▶ WRITTEN TASK
Begin with the line containing "# The lowest ring of tips stands on the floor" and end with the line containing "if obj.type not"; set down that block verbatim and nothing else.

▶ RECORD SET
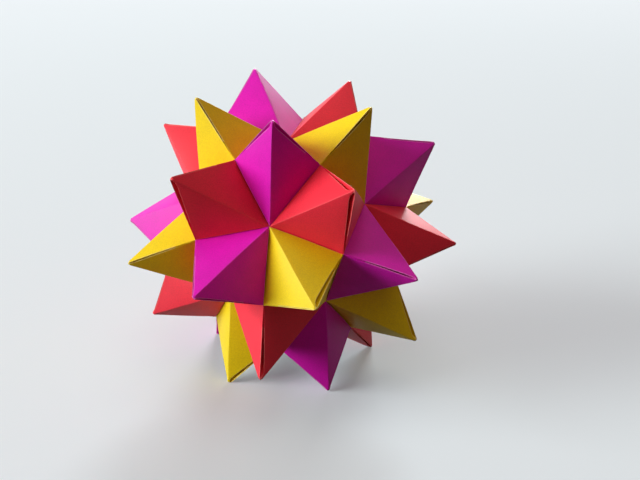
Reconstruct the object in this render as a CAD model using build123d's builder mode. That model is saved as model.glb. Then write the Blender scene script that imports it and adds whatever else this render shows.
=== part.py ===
from build123d import *
import os
from math import acos, atan, cos, degrees, hypot, radians, sin, sqrt, tan

# A folded paper ball of thirty units, each folded from one square sheet.
# Millimetres, +Z up. The origin is on the floor under the middle of the ball.
# The ball stands on the five tips around its lowest crater. One crater of
# the upper ring faces -Y.

# Sheet and folds
sheet_side = 75.0           # side of the square that one unit is folded from
paper = 0.22                # thickness of one layer
hem_layers = 2              # layers of a face that lies over the next unit
fit = 0.06                  # room between one unit's paper and the next one's
crease_round = 0.30         # outer radius of a mountain fold

# Tip of a unit
tip_blunt = 0.9             # how much of the sharp tip is pressed away
tip_flat = 0.20             # half width of the flat on the blunt tip
cap_half = 0.75             # half length of the closed corner at the tip

# Slits on the ridges, between the two petals of a unit
slit_width = 1.5            # width of the slit at the tip
slit_depth = 8.5            # how far the gusset's fold lies under the tip
slit_from_node = 1.3        # length of the ridge that stays closed at the node
lip_bevel = 0.30            # width that the fold of a slit's lip takes off it

# Tabs, where a face carries on under the next unit's face
tab_from_crater = 4.5       # from the crater to the tab along the valley
tab_from_node = 5.3         # from the node to the tab along the valley
tab_end = 3.4               # width of the tab's blunt end

# Symmetry of the ball
golden = (1 + sqrt(5)) / 2
two_to_three = atan(1 / golden ** 2)    # unit's axis to the nearest node
two_to_five = atan(1 / golden)          # unit's axis to the nearest crater
ring_rise = atan(1 / 2)                 # a ring of craters over the middle

# A petal is a square of side leg, folded on its diagonal from tip to crater
leg = sheet_side / (2 * sqrt(2))


def ridge_lean(crease_lean):
    return acos(1 / (sqrt(2) * cos(crease_lean)))


def tip_misfit(crease_lean):
    lean = ridge_lean(crease_lean)
    by_crater = sqrt(2) * (golden * sin(crease_lean) + cos(crease_lean))
    by_node = golden ** 2 * sin(lean) + cos(lean)
    return by_crater - by_node


# The lean of the crease that puts tip, crater and node each on its own axis
low = radians(25)
high = radians(35)
for step in range(60):
    middle = (low + high) / 2
    if tip_misfit(low) * tip_misfit(middle) <= 0:
        high = middle
    else:
        low = middle
crease_lean = (low + high) / 2

tip_up = leg * sqrt(2) * (golden * sin(crease_lean) + cos(crease_lean))
node_out = leg * sin(ridge_lean(crease_lean))
crater_out = leg * sqrt(2) * sin(crease_lean)

# One unit about its own axis: nodes to -X and +X, craters to -Y and +Y
tip = Vector(0, 0, tip_up)
node = {s: Vector(s * node_out, 0, node_out / tan(two_to_three)) for s in (-1, 1)}
crater = {s: Vector(0, s * crater_out, crater_out / tan(two_to_five)) for s in (-1, 1)}
faces = [(-1, -1), (-1, 1), (1, -1), (1, 1)]
over_faces = [(-1, -1), (1, 1)]     # these lie over the next unit
under_faces = [(-1, 1), (1, -1)]    # these go under it and end in a tab
block = 2 * leg
skirt = leg / 10
spike_deep = tip_up - crater[1].Z + skirt


def side_of(s):
    return Align.MIN if s > 0 else Align.MAX


def face_normal(x, y):
    normal = (crater[y] - tip).cross(node[x] - tip).normalized()
    return normal if normal.Z > 0 else normal * -1


def cell_normal(x, y):
    normal = node[x].cross(crater[y]).normalized()
    return normal if normal.X * x > 0 else normal * -1


def mirrored(vector, x, y):
    across = cell_normal(x, y)
    return vector - across * (2 * vector.dot(across))


def next_normal(x, y):
    return mirrored(face_normal(x, y), x, y)


def keep_under(point, normal):
    split(bisect_by=Plane(origin=point, z_dir=normal), keep=Keep.BOTTOM)


def keep_over(point, normal):
    split(bisect_by=Plane(origin=point, z_dir=normal), keep=Keep.TOP)


# What a face that lies over loses, where it ends on the next unit's face
beyond_next = []
for x, y in over_faces:
    outer = next_normal(x, y)
    with BuildPart() as beyond:
        Box(block, block, 2 * tip_up, align=(Align.CENTER, side_of(y), Align.CENTER))
        keep_under(node[x] + outer * fit, outer)
    beyond_next.append(beyond.part)

# Outer form of one unit, a four-sided spike with rounded folds
with BuildPart() as spike:
    with Locations((0, 0, tip_up - tip_blunt)):
        Box(block, block, spike_deep, align=(Align.CENTER, Align.CENTER, Align.MAX))
    for x, y in faces:
        keep_under(tip, face_normal(x, y))
    sloping = [e for e in spike.edges() if abs(e.tangent_at(0.5).Z) > 0.1]
    creases = [e for e in sloping if abs(e.center().X) < fit]
    fillet(creases, crease_round)
    # The tip is pressed blunt
    shoulder = Vector(0, 0, tip_up - tip_blunt + tip_flat)
    for x, y in faces:
        steep = face_normal(x, y)
        keep_under(shoulder, Vector(steep.X, steep.Y, hypot(steep.X, steep.Y)))
    # A face that lies under ends at the valley
    for x, y in under_faces:
        side = cell_normal(x, y)
        keep_under(node[x] - side * (fit / 2), side)
    add(beyond_next, mode=Mode.SUBTRACT)

# Gussets: paper that goes in at each ridge slit and back out. The slit and
# the bevel of its lips both run out to nothing at the slit's end
slit_end = {s: node[s] + (tip - node[s]).normalized() * slit_from_node for s in (-1, 1)}
slit_foot = tip - Vector(0, 0, slit_depth)


def ridge_normal(x):
    return Vector(0, 1, 0).cross(tip - node[x]).normalized() * x


def slit_lip(x, y):
    outer = face_normal(x, y)
    drop = abs(outer.Y) / outer.dot(ridge_normal(x)) * slit_width / 2
    return tip + Vector(0, y * slit_width / 2, 0) - ridge_normal(x) * drop


def lip_normal(x, y):
    normal = (slit_foot - slit_end[x]).cross(slit_lip(x, y) - slit_end[x]).normalized()
    return normal if normal.Y * y > 0 else normal * -1


def bevel_normal(x, y):
    lip = slit_lip(x, y)
    on_face = lip + (lip - tip).normalized() * lip_bevel
    on_wall = lip + (slit_foot - lip).normalized() * lip_bevel
    normal = (on_face - slit_end[x]).cross(on_wall - slit_end[x]).normalized()
    return normal if normal.Z > 0 else normal * -1


def foot_normal(x):
    normal = (slit_foot - slit_end[x]).cross(Vector(0, 1, 0)).normalized()
    return normal if normal.Z < 0 else normal * -1


slit_cuts = []
gusset_blocks = []
for x in (-1, 1):
    with BuildPart() as slit:
        with Locations((x * cap_half, 0, tip_up)):
            Box(block, block, block, align=(side_of(x), Align.CENTER, Align.CENTER))
        for y in (-1, 1):
            keep_under(slit_foot, lip_normal(x, y))
    slit_cuts.append(slit.part)
    for y in (-1, 1):
        with BuildPart() as bevel:
            with Locations((x * cap_half, 0, tip_up)):
                Box(block, block, block, align=(side_of(x), side_of(y), Align.CENTER))
            keep_over(slit_end[x], bevel_normal(x, y))
        slit_cuts.append(bevel.part)
    with BuildPart() as gusset:
        with Locations((0, 0, tip_up)):
            Box(block, block, block, align=(side_of(x), Align.CENTER, Align.CENTER))
        for y in (-1, 1):
            side = lip_normal(x, y)
            keep_under(slit_foot + side * paper, side)
        below = foot_normal(x)
        keep_under(slit_foot + below * paper, below)
    gusset_blocks.append(gusset.part)

# Room inside the unit, between its faces and around its gussets
with BuildPart() as room:
    with Locations((0, 0, tip_up)):
        Box(block, block, block, align=(Align.CENTER, Align.CENTER, Align.MAX))
    for x, y in over_faces:
        outer = face_normal(x, y)
        keep_under(tip - outer * (hem_layers * paper), outer)
    for x, y in under_faces:
        outer = face_normal(x, y)
        keep_under(tip - outer * paper, outer)
    add(gusset_blocks, mode=Mode.SUBTRACT)

# A tab has a strip in the plane of its own face, which passes through the
# valley, and a leaf that lies inside the hem of the next unit's face
tab_top = hem_layers * paper + fit
tab_low = tab_top + paper
lap = 2 * tab_low
tab_near = tab_from_node
tab_far = leg - tab_from_crater
tab_reach = tab_far - tab_near - tab_end


def valley_plane(x, y, normal, depth):
    along = (crater[y] - node[x]).normalized()
    return Plane(origin=node[x] - normal * depth, x_dir=along, z_dir=normal)


tabs = []
for x, y in under_faces:
    own = face_normal(x, y)
    outer = next_normal(x, y)
    rise = (tip - node[x]).normalized()
    own_plane = valley_plane(x, y, own, 0)
    up = 1 if own_plane.y_dir.dot(rise) > 0 else -1
    strip_corners = [(tab_near, up * lap), (tab_far, up * lap), (tab_far, -up * lap), (tab_near, -up * lap)]
    with BuildPart() as strip:
        with BuildSketch(own_plane):
            with BuildLine():
                Polyline(strip_corners, close=True)
            make_face()
        extrude(amount=-paper)
        keep_over(node[x] - outer * tab_low, outer)
    tabs.append(strip.part)
    next_plane = valley_plane(x, y, outer, tab_top)
    up = 1 if next_plane.y_dir.dot(mirrored(rise, x, y)) > 0 else -1
    leaf_corners = [
        (tab_near, -up * lap),
        (tab_far, -up * lap),
        (tab_far, 0),
        (tab_near + tab_end, up * tab_reach),
        (tab_near, up * tab_reach),
    ]
    with BuildPart() as leaf:
        with BuildSketch(next_plane):
            with BuildLine():
                Polyline(leaf_corners, close=True)
            make_face()
        extrude(amount=-paper)
        keep_over(node[x] - own * paper, own)
    tabs.append(leaf.part)

with BuildPart() as unit:
    add(spike.part)
    add(slit_cuts, mode=Mode.SUBTRACT)
    add(room.part, mode=Mode.SUBTRACT)
    add(tabs)

# The ball: twelve crater axes, and a unit over each pair of neighbours


def direction(rise, turn):
    return Vector(cos(rise) * cos(turn), cos(rise) * sin(turn), sin(rise))


crater_axes = [Vector(0, 0, 1), Vector(0, 0, -1)]
for k in range(5):
    crater_axes.append(direction(ring_rise, radians(270 + 72 * k)))
    crater_axes.append(direction(-ring_rise, radians(306 + 72 * k)))

# Rings of units from the top down: rise over the middle, first turn about
# +Z, step between units, colours of the sheets
upper = 90 - degrees(two_to_five)
middle_ten = ["yellow", "magenta", "red", "yellow", "red", "magenta", "yellow", "magenta", "yellow", "magenta"]
unit_rings = [
    (upper, 270, 72, ["magenta", "yellow", "red", "magenta", "yellow"]),
    (90 - upper, 306, 72, ["red", "magenta", "yellow", "red", "red"]),
    (0, 288, 36, middle_ten),
    (upper - 90, 270, 72, ["red", "yellow", "magenta", "red", "red"]),
    (-upper, 306, 72, ["magenta", "red", "yellow", "magenta", "yellow"]),
]


def unit_place(rise, turn, centre_up):
    out = direction(rise, turn)
    nearest = max(crater_axes, key=lambda axis: axis.dot(out))
    to_crater = (nearest - out * nearest.dot(out)).normalized()
    return Plane(origin=(0, 0, centre_up), x_dir=to_crater.cross(out), z_dir=out)


# The lowest ring of tips stands on the floor
with BuildPart() as standing:
    with Locations(unit_place(radians(-upper), radians(306), 0).location):
        add(unit.part)
centre_up = -standing.part.bounding_box().min.Z

os.makedirs("parts", exist_ok=True)
count = {"magenta": 0, "red": 0, "yellow": 0}
for rise, first, step, colours in unit_rings:
    for k, colour in enumerate(colours):
        place = unit_place(radians(rise), radians(first + step * k), centre_up)
        count[colour] += 1
        name = f"{colour}_unit_{count[colour]:02d}"
        with BuildPart() as placed:
            with Locations(place.location):
                add(unit.part)
        placed.part.label = name
        export_step(placed.part, f"parts/{name}.step")
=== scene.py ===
import math
import random
import bmesh
import bpy
from mathutils import Matrix, Vector, noise


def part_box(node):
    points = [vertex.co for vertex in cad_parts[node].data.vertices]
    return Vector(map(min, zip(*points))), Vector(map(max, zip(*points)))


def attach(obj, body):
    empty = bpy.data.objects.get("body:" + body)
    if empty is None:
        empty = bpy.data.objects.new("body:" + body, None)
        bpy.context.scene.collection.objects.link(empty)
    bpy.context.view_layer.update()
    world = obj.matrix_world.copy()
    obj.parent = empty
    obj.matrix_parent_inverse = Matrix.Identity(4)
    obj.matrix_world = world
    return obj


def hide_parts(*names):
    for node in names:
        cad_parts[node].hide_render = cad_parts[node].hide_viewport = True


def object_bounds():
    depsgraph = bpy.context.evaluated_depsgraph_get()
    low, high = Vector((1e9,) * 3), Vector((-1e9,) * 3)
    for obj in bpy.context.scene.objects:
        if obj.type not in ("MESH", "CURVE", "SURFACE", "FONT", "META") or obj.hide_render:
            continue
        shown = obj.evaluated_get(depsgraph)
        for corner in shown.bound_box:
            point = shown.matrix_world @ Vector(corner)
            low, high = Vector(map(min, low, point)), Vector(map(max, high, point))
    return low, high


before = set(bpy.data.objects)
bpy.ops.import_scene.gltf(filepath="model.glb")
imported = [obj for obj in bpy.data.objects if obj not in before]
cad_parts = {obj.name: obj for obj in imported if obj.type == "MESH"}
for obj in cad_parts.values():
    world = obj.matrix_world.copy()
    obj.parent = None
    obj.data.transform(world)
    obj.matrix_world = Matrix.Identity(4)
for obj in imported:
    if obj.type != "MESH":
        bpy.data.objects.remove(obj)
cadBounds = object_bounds()
mm = 0.001
tiny = 0.002 * mm             # places nearer to each other than this are one
bpy.context.scene.view_settings.view_transform = "Standard"
print("frame loaded,", len(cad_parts), "nodes")

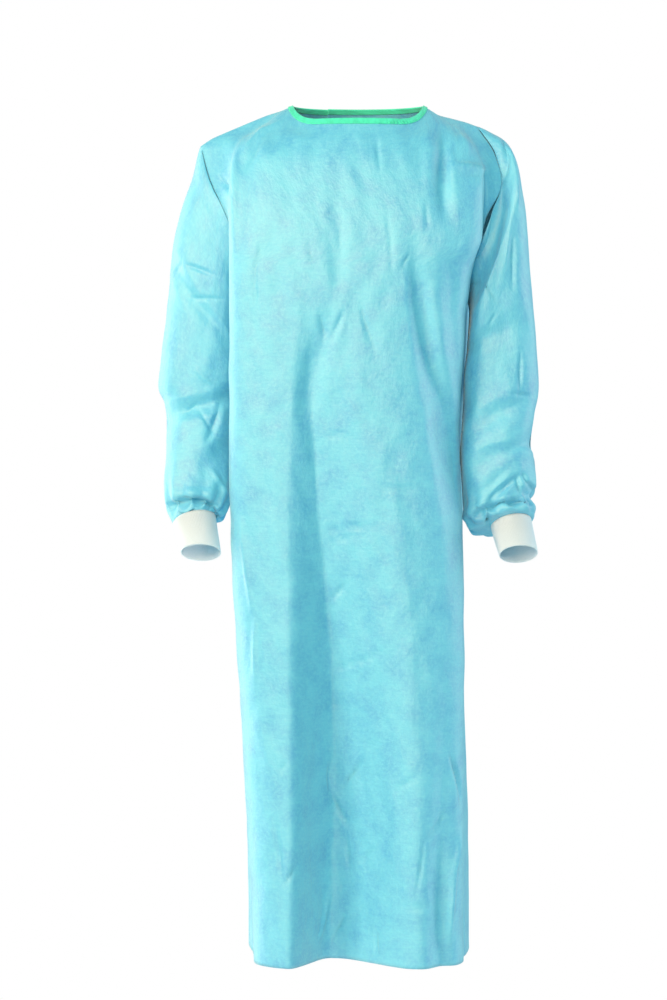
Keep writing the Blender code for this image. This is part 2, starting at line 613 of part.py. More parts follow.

▶ TASK RESPONSE
# The lowest ring of tips stands on the floor
with BuildPart() as standing:
    with Locations(unit_place(radians(-upper), radians(306), 0).location):
        add(unit.part)
centre_up = -standing.part.bounding_box().min.Z

os.makedirs("parts", exist_ok=True)
count = {"magenta": 0, "red": 0, "yellow": 0}
for rise, first, step, colours in unit_rings:
    for k, colour in enumerate(colours):
        place = unit_place(radians(rise), radians(first + step * k), centre_up)
        count[colour] += 1
        name = f"{colour}_unit_{count[colour]:02d}"
        with BuildPart() as placed:
            with Locations(place.location):
                add(unit.part)
        placed.part.label = name
        export_step(placed.part, f"parts/{name}.step")
=== scene.py ===
import math
import random
import bmesh
import bpy
from mathutils import Matrix, Vector, noise


def part_box(node):
    points = [vertex.co for vertex in cad_parts[node].data.vertices]
    return Vector(map(min, zip(*points))), Vector(map(max, zip(*points)))


def attach(obj, body):
    empty = bpy.data.objects.get("body:" + body)
    if empty is None:
        empty = bpy.data.objects.new("body:" + body, None)
        bpy.context.scene.collection.objects.link(empty)
    bpy.context.view_layer.update()
    world = obj.matrix_world.copy()
    obj.parent = empty
    obj.matrix_parent_inverse = Matrix.Identity(4)
    obj.matrix_world = world
    return obj


def hide_parts(*names):
    for node in names:
        cad_parts[node].hide_render = cad_parts[node].hide_viewport = True


def object_bounds():
    depsgraph = bpy.context.evaluated_depsgraph_get()
    low, high = Vector((1e9,) * 3), Vector((-1e9,) * 3)
    for obj in bpy.context.scene.objects:
        if obj.type not in ("MESH", "CURVE", "SURFACE", "FONT", "META") or obj.hide_render:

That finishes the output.